The Plan - The Pacific Crest Trail

I plan to do the hike in April 2017, a journey of about five million steps and a trail I have wanted to do for years.

The Pacific Crest trail, designated a National Scenic Trail, is 2,650 miles or 4265 kilometers long and stretches from the Mexican border, near the small town of Campo in Southern California; to Manning Provincial Park in British Columbia, Canada. The route travels through 25 national forests and 7 national Parks, most of it through protected wilderness area. It traverses scenic and pristine desert areas and mountain ranges in California, including the Sierra Nevada Range; and the volcanic Cascade Range in California, Oregon and Washington States.

Total elevation change for the hike is 420 880 ft (128 284 m), the highest point being Forrester Pass at 13, 153 ft(4009 m) in the Sierra Nevada, the lowest point Cascade Locks in Oregon at 140 ft (43 m).

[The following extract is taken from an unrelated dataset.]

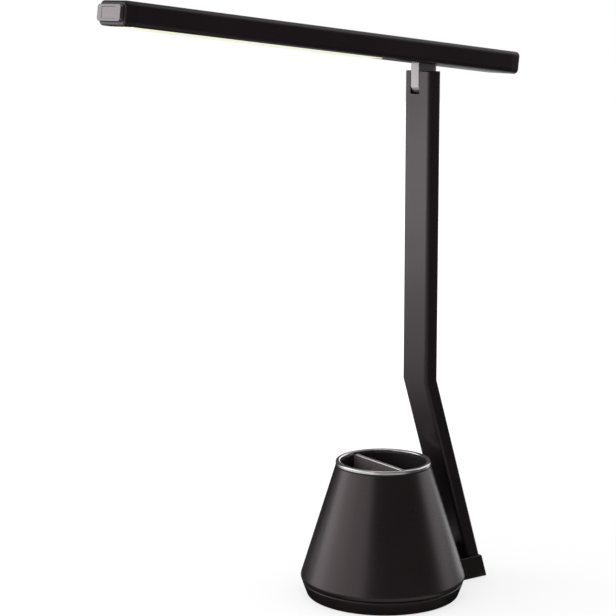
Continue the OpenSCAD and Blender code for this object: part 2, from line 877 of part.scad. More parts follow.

I plan to start the trail in the latter part of April 2017 in a northbound direction (Nobo). I will be hiking on my own, mostly resupplying in small towns a few miles off the trail, together with a few mail drops at designated areas. The gear needed to travel the desert, with its water sources few and far between, is quite different to that in the mountains, where bear barrels are needed in the Sierra Nevada to protect bears from getting to your food; crampons and ice axe for snow covered areas, and warmer clothing for elevation). The trick is to travel as lightweight as possible, without sacrificing all one's creature comforts! My goal is to thru-hike the whole distance in about 5 months, and arriving in Canada before the winter snows– the weather window for "snow free" travel through the mountains is relatively short.

I am extremely grateful for the support and help from my brother Darryl, for his discussions and meetings with conservation organisations (including HESC and SAWC), and for being my trail manager in South Africa; my sister Cathryn and my brother-in-law Mike (www.thedesignspot) for creating my web page, logos and ideas to assist with fund raising efforts; and to my partner Stan for all his encouragement and listening to trail jargon and re-supply details. Also thanks to Ben Rudis for his advice on PCT thru-hiking, Kate in Phoenix for assisting with postage of my mail drops along the way, and to my family and friends for their support in my efforts to try and bring awareness and raise funds for the conservation of the rhino.